Towards Graph Foundation Models: A Study on the Generalization of Positional and Structural Encodings
Billy Joe Franks, Moshe Eliasof, Semih Cantürk, Guy Wolf, Carola-Bibiane Schönlieb, Sophie Fellenz, Marius Kloft
TL;DR
The paper investigates whether learnable graph positional and structural encodings (PSEs), exemplified by GPSE, can serve as universal building blocks for graph foundation models. It demonstrates that GPSE can function as a universal node encoder under mild assumptions, yet downstream universality is not guaranteed without randomness or task-specific pretraining; it also shows GPSE can accelerate convergence and improve data efficiency in many settings, though performance is dataset-dependent. Through extensive experiments on synthetic expressivity benchmarks and real molecular datasets (e.g., ZINC-12k, MolNet), the study reveals that GPSE and its variants often outperform baselines in generalization and data-scarce regimes, while not universally surpassing all baselines across all tasks.

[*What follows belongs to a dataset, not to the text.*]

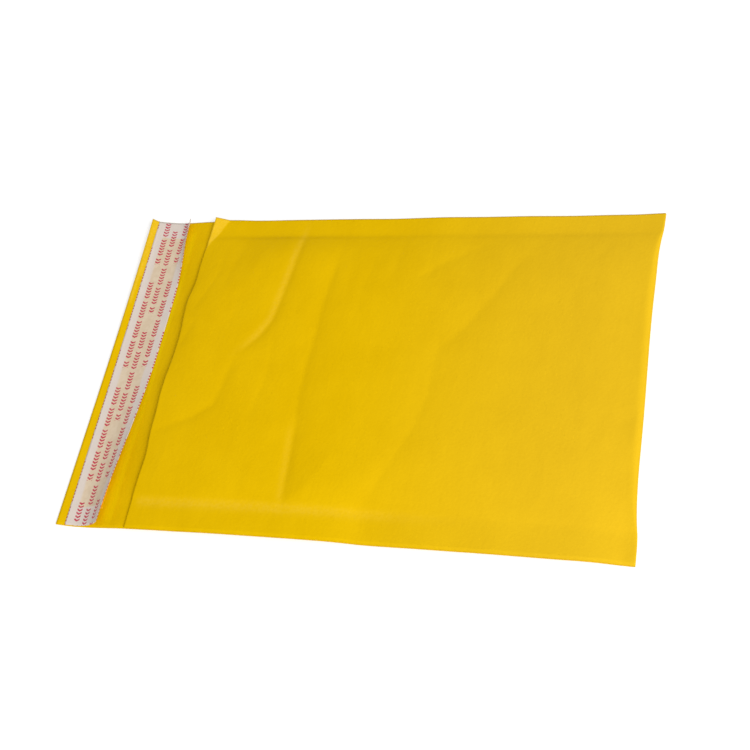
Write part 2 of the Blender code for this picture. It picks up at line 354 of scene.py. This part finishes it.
# Its lip turns down by this depth, or by a least share of it outside two places across. Those
# places, the widths over which the turn starts and ends there, and how far in it reaches, which
# grows past a third place, are in millimetres
LIP_TURN = -0.7 * MM
LIP_TURN_LEAST = 0.15
LIP_TURN_START = -14
LIP_TURN_START_WIDTH = 18
LIP_TURN_END = 92
LIP_TURN_END_WIDTH = 16
LIP_REACH = 3.0
LIP_REACH_FAR = 6.0
LIP_REACH_GROWS = 50
LIP_REACH_GROWS_WIDTH = 25

# Creases and waves are weaker on the seams, and creases fade out before the bottom fold
CREASES_ON_SEAM = 0.25
CREASES_TO_FOLD = 0.012
WAVES_ON_SEAM = 0.2


def front_relief(along, across):
    """Creases and unevenness of the front panel over its padding."""
    padding = bulge(along, across)
    on_padding = padding * smooth(along / LINING_TO_MOUTH)
    on_padding = on_padding * smooth((BODY_LENGTH - along) / FOLD_TAPER)
    place = across / MM
    turned = smooth((place - LIP_TURN_START) / LIP_TURN_START_WIDTH)
    turned = turned * smooth((LIP_TURN_END - place) / LIP_TURN_END_WIDTH)
    grown = smooth((place - LIP_REACH_GROWS) / LIP_REACH_GROWS_WIDTH)
    lip_reach = blend(LIP_REACH, LIP_REACH_FAR, grown) * MM
    lip = LIP_TURN * np.exp(-along / lip_reach) * blend(LIP_TURN_LEAST, 1.0, turned)
    fade = CREASES_ON_SEAM + (1 - CREASES_ON_SEAM) * padding
    fade = fade * smooth((BODY_LENGTH - along) / CREASES_TO_FOLD)
    uneven = waves(along, across) * (WAVES_ON_SEAM + (1 - WAVES_ON_SEAM) * on_padding)
    return SWELL * on_padding + lip + crease_heights(along, across) * fade + uneven


def front_height(along, across):
    height = back_height(along, across) + panel_gap(along, across)
    return height + front_relief(along, across) + corner_rise(along, across)


def stations(*runs):
    """Places of a grid's lines: each run is its start, its end and its number of steps."""
    places = [np.array([runs[0][0]])]
    for start, end, steps in runs:
        places.append(start + (end - start) * np.arange(1, steps + 1) / steps)
    return np.concatenate(places)


def new_object(name, data):
    made = bpy.data.objects.new(name, data)
    bpy.context.scene.collection.objects.link(made)
    return made


def mesh_from(bm, name):
    mesh = bpy.data.meshes.new(name)
    bm.to_mesh(mesh)
    bm.free()
    return mesh


def mesh_points(mesh):
    """The x, y and z of all vertices."""
    points = np.empty(len(mesh.vertices) * 3)
    mesh.vertices.foreach_get("co", points)
    return points.reshape(-1, 3).T


def placed_piece(mesh, along, across, height):
    """An object of the mesh, with its vertices at these places on the envelope."""
    mesh.vertices.foreach_set("co", np.stack([MOUTH_X + along, across, height], -1).ravel())
    mesh.update()
    mesh.shade_smooth()
    return new_object(mesh.name, mesh)


def grid_piece(name, rows, columns, place, uv=None):
    """A grid whose lines are the given places, each vertex put where place says."""
    half = 0.5
    bm = bmesh.new()
    bmesh.ops.create_grid(bm, x_segments=len(rows) - 1, y_segments=len(columns) - 1, size=half)
    mesh = mesh_from(bm, name)
    x, y, _ = mesh_points(mesh)
    row = np.rint((x / half + 1) / 2 * (len(rows) - 1)).astype(int)
    column = np.rint((y / half + 1) / 2 * (len(columns) - 1)).astype(int)
    if uv is not None:
        u, v = uv(rows[row], columns[column])
        corners = np.empty(len(mesh.loops), int)
        mesh.loops.foreach_get("vertex_index", corners)
        layer = mesh.uv_layers.new(name="flat")
        layer.data.foreach_set("uv", np.stack([u[corners], v[corners]], -1).ravel())
    return placed_piece(mesh, *place(rows[row], columns[column]))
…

The findings suggest PSEs hold significant potential as integral components of future graph foundation models, while underscoring the need for improved generalization mechanisms across diverse graph domains.
Abstract
Recent advances in integrating positional and structural encodings (PSEs) into graph neural networks (GNNs) have significantly enhanced their performance across various graph learning tasks. However, the general applicability of these encodings and their potential to serve as foundational representations for graphs remain uncertain. This paper investigates the fine-tuning efficiency, scalability with sample size, and generalization capability of learnable PSEs across diverse graph datasets. Specifically, we evaluate their potential as universal pre-trained models that can be easily adapted to new tasks with minimal fine-tuning and limited data. Furthermore, we assess the expressivity of the learned representations, particularly, when used to augment downstream GNNs. We demonstrate through extensive benchmarking and empirical analysis that PSEs generally enhance downstream models. However, some datasets may require specific PSE-augmentations to achieve optimal performance. Nevertheless, our findings highlight their significant potential to become integral components of future graph foundation models. We provide new insights into the strengths and limitations of PSEs, contributing to the broader discourse on foundation models in graph learning.